See this beautiful lake? This image represents everything peaceful, calm, serene, and natural. To me, it represents everything roller coasters are not.
To all my fellow roller coaster haters,
It is okay. You are not missing out. There is nothing wrong with you.
In this post I will detail my path to acceptance.
There are several things that make me unique (I think) but for some reason, people love to investigate my dislike of roller coasters.
I was never particularly fond of roller coasters, but as I got older I began to hate them even more than I did before. I always wondered why, and what was wrong with me. It seemed as if all my peers loved them and couldn’t get enough. As I tried to fit in, I found myself dreading school field trips to amusement parks and wanting to throw up just waiting in line for the rides.
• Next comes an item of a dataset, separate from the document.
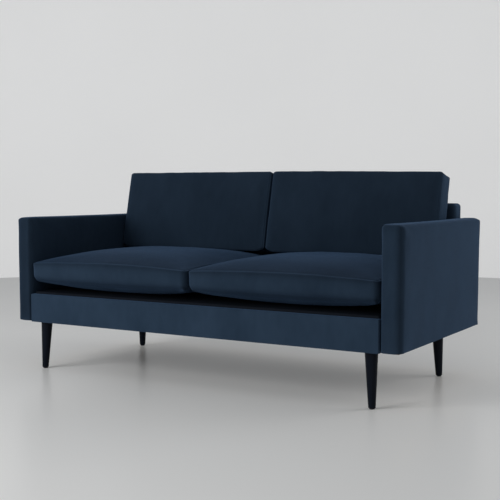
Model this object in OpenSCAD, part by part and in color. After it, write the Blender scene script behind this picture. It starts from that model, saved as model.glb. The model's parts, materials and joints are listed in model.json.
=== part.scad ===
// Two-seat sofa on four tapered wooden legs, built as a flat-pack maker builds it: a timber base
// on legs, two upholstered arms and an upholstered back bolted to it, and four loose cushions.
// Millimetres. +X is right as seen from the front, +Y points to the back, +Z is up.
// The origin is on the floor under the middle of the sofa.

/* [Overall] */
// Width over both arms
sofa_w = 1700; // [1400:10:2200]
// Depth from the front of the seat to the back of the back panel
sofa_d = 840; // [690:10:1010]
// Height of the arms above the floor
arm_top = 625; // [520:5:760]
// Height of the back panel above the floor
back_top = 685; // [570:5:830]
// Height of the underside of the base above the floor
base_z = 195; // [100:5:260]

/* [Base] */
// Height of the upholstered base
base_h = 115; // [95:5:160]
// Thickness of the base rails
rail_t = 22; // [18:1:30]
// Foam on the front of the base
base_foam = 14; // [6:1:25]
// Width of the centre joist
joist_w = 32; // [22:1:50]
// Height of the centre joist
joist_h = 60; // [40:1:75]
// Side of the square blocks over the legs
block_w = 90; // [75:1:110]
// Height of the blocks over the legs
block_h = 45; // [35:1:60]
// Thickness of the webbing straps
strap_t = 2; // [1.5:0.1:3]
// Width of the webbing straps
strap_w = 70; // [50:1:80]
// Straps that run from front to back under each seat
straps_per_seat = 5; // [3:1:7]
// Straps that run from side to side
cross_straps = 4; // [2:1:5]
// Felt and foam pad over the webbing
deck_foam = 10; // [5:1:20]
// Cloth of the seat deck
deck_cloth = 1; // [0.6:0.1:2]
// How far the base cover laps onto the rails, above and below
lap = 14; // [12:1:18]

/* [Arms and back] */
// Thickness of each arm
arm_t = 78; // [65:1:140]
// Thickness of the back panel
back_t = 78; // [65:1:140]
// Radius of the padded edges
edge_r = 20; // [8:1:26]
// Thickness of the velvet
skin = 1.5; // [1:0.1:2.5]
// Foam on the sides of the arms
side_foam = 12; // [6:1:18]
// Foam on the top and the front of the arms and the back
top_foam = 14; // [8:1:25]
// Foam on the rear faces
rear_foam = 6; // [4:1:15]
// Depth of the posts in the arms and the back
post_w = 45; // [35:1:70]
// Height of the top rails
top_rail_h = 40; // [30:1:60]
// Height of the bottom rails, which take the bolts
low_rail_h = 90; // [75:1:95]
// Thickness of the panels that face the frames
panel_t = 4; // [3:0.5:6]
// Webbing straps in the back
back_straps = 4; // [2:1:5]

/* [Seat cushions] */
// Height of the side strip round a seat cushion
seat_band = 95; // [70:1:130]
// Crown of the top
seat_crown = 50; // [20:1:65]
// Crown of the underside
seat_sag = 24; // [10:1:35]
// Radius of the cushion corners in plan
cushion_r = 25; // [10:1:50]
// Thickness of the cushion covers
cover_t = 1.6; // [1:0.1:2.5]

/* [Back cushions] */
// Height of a back cushion, along its slope
back_cushion_h = 341; // [300:1:450]
// Width of the side strip round a back cushion
back_band = 98; // [70:1:130]
// Crown of the front
back_crown = 30; // [10:1:45]
// Crown of the rear
back_rear_crown = 25; // [10:1:35]
// Angle of the back cushions from upright
lean = 12.4; // [6:0.1:20]

/* [Legs] */
// Diameter of a leg at the top
leg_top_d = 41; // [34:1:60]
// Diameter of a leg at the foot
leg_foot_d = 21; // [16:1:30]
// Splay of the legs along the diagonal
leg_splay = 2.8; // [0:0.1:8]
// Distance of the legs from the front face
leg_front = 46; // [45:1:60]
// Distance of the legs from the rear of the base
leg_rear = 65; // [45:1:70]
// Distance of the legs from the inside of the arms
leg_side = 46; // [45:1:60]
// Height of the glides under the feet
glide_h = 4; // [3:0.5:8]

/* [Fasteners] */
// Diameter of the frame bolts and the leg bolts
bolt_d = 8; // [6:1:10]
// Length of bolt that enters an arm or back rail
bolt_grip = 30; // [20:1:35]
// Diameter of the wood screws
screw_d = 4.5; // [3.5:0.5:5]
// Length of the rail screws
rail_screw_l = 70; // [55:1:80]
// Side of the square leg plates
plate_w = 70; // [60:1:75]
// Thickness of the leg plates
plate_t = 2.5; // [2:0.1:4]
// Spacing of the staples under the base
staple_gap = 110; // [60:5:160]

/* [Zips] */
// Length of a zip as a share of its cushion's width
zip_share = 0.72; // [0.5:0.01:0.8]
// Width of the zip tape
zip_w = 26; // [20:1:32]
// Height of the row of teeth above the tape
teeth_h = 1.4; // [1:0.1:2]
// Height of a slider above the teeth
slider_h = 3; // [2:0.1:4]

/* [Clearances] */
// Between the base and the arms and back that are bolted to it
fit = 1; // [0.5:0.1:3]
// Between the two seat cushions
centre_gap = 6; // [2:1:20]
// Between a seat cushion and an arm
side_gap = 4; // [2:1:20]
// Between a back cushion and an arm
back_side_gap = 15; // [4:1:30]
// Between a seat cushion and the back panel
rear_gap = 10; // [8:1:25]
// Between pieces that rest on each other
rest_gap = 1; // [0.5:0.1:3]
// Between a slider and its teeth
slide_gap = 0.4; // [0.3:0.1:1]
// Round the shank of a bolt in a drilled hole
bolt_gap = 0.3; // [0.1:0.1:1]
// Between the foam sheets of an arm or the back, where their edges meet
sheet_gap = 0.2; // [0.1:0.1:1]

/* [Hidden] */
$fn = 64;
// A length that is longer than the sofa, for cuts that pass right through.
far = 4000;
// A little more than nothing, so that a cut passes the face that it opens.
eps = 0.5;
SIDES = [-1, 1];
X = [1, 0, 0];
Y = [0, 1, 0];

// Overall planes.
front_y = -sofa_d / 2;
rear_y = sofa_d / 2;
inner_x = sofa_w / 2 - arm_t;
back_y = rear_y - back_t;

// Base box and the rails in it.
base_x = inner_x - fit;
base_rear = back_y - fit;
base_top = base_z + base_h;
rail_x = base_x - skin;
rail_front = front_y + skin + base_foam;
rail_back = base_rear - skin;
rail_z = base_z + skin;
rail_top = base_top - skin - strap_t;
side_y0 = rail_front + rail_t;
side_y1 = rail_back - rail_t;
side_mid_x = rail_x - rail_t / 2;
deck_x = rail_x - lap;
deck_y0 = rail_front + lap;
deck_y1 = rail_back - lap;
deck_top = base_top - skin + deck_foam + deck_cloth;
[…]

My earliest traumatic experience with a roller coaster occurred when I was just in kindergarten. My class took a field trip to a small fair with lots of rides. It was probably my first time ever on any ride, and I wailed the entire time. I actually thought I was going to die. I screamed at the top of my lungs along with the rest of my classmates, completely unaware that they were screaming out of joy and not out of fear. Later, when I learned of their enjoyment during what I thought was a near death experience, I was horrified.
For years, I could not understand why people would voluntarily sit on a contraption meant to sway and drop you violently and unexpectedly. For years, I thought I was defected. As a result, a large portion of my life has been dedicated to questioning myself. Why don’t I like roller coasters?
I first ruled out the main suspect: fear of thrill. I was able to eliminate this potential fear because I have always loved to go skiing. Since I was in third grade, I have been sliding down mountains on my skis on some of the steepest slopes available. Because of my love for the thrill of skiing, I realized that I am not scared of adventure. I remember forcing myself to go on roller coasters because I had always been told to “go outside your comfort zone”. This philosophy did nothing for me and my poor relationship roller coasters. Although I realized that I was not scared of roller coasters, I still did not like them. But rather than develop a solid reasoning as to why I didn’t like roller coasters, I strayed farther away from the answer I had been searching for. Somehow, my dislike of roller coasters was puzzling than my fear of them.
People would ask me “What is wrong with you?” or “What do you mean you don’t like them?” or “Are you sure you’re not scared of heights?”
Unfortunately, these questions would remain unanswered and my search for answers continued.
Therefore, I continued to go to amusement parks with my friends in search for justice. I would always show up just go on a few mild rides and watch the fireworks and eat overpriced junk food. During these trips, I always found myself slowly inching away from the adventurous, tall, and fast rides. But why??
One fateful night, I discovered something about myself that answered so many of my questions about myself. I rolled around anxiously. I sat up, laid back down, and oriented myself too many ways to count. I could not fall asleep and nothing was working. The later it got, I grew more and more anxious. My head started spinning and it became harder to breathe. As absurd as it sounds, the more time I spend trying to sleep, the more likely I won’t fall asleep. During these painfully long nights, I stress about everything. I stress about school, my social life, and everything else. But most of all, I stress about not being able to fall asleep. That night, I discovered why I cannot stand roller coasters.
I hate being out of control. Typically, this is a good thing. Wanting to have control over yourself and your life is seen as responsible in today’s society. However, it is actually probably one of my biggest flaws. Sometimes, I restrict myself too tightly or am overly cautious. As a result, I can’t afford to test myself by venturing onto a roller coaster and giving up complete control over my soul. Ultimately, roller coasters are about letting loose and feeling free. These very feelings that people chase is exactly what repels me from enjoying roller coasters.
I tested my theory about why I don’t like roller coasters on various aspects of my life. My fear of losing control over myself actually appears in pretty much everything I do. My obsession with having control is what developed my anxiety over not being able to fall asleep. I also realized why I loved skiing but hated riding roller coasters even though they can serve similar purposes. When I ski, I have complete control over my speed, where I go, and what happens to me. On the other hand, when I am on a roller coaster uncomfortably trapped between the seat and the protection bar, I have no control and no choice but to remain still.
Finally, I can tell myself that I am not actually defected, there is nothing wrong with me, and that it is okay to not roller coasters. I still have no idea what the future holds for my relationship with roller coasters, but now, that is okay. Perhaps one day I will be able to let loose and enjoy roller coasters for what they are. Perhaps I will remain as I am today for the rest of my life. Either way, I can finally begin to understand and accept my dislike of America’s favorite pastimes.
Ultimately, while I still don’t like roller coasters, I am grateful for my experience and opportunity to explore outside of my comfort zone. I still value overcoming fears and trying new things but I now realize that some things don’t need to be forcibly changed.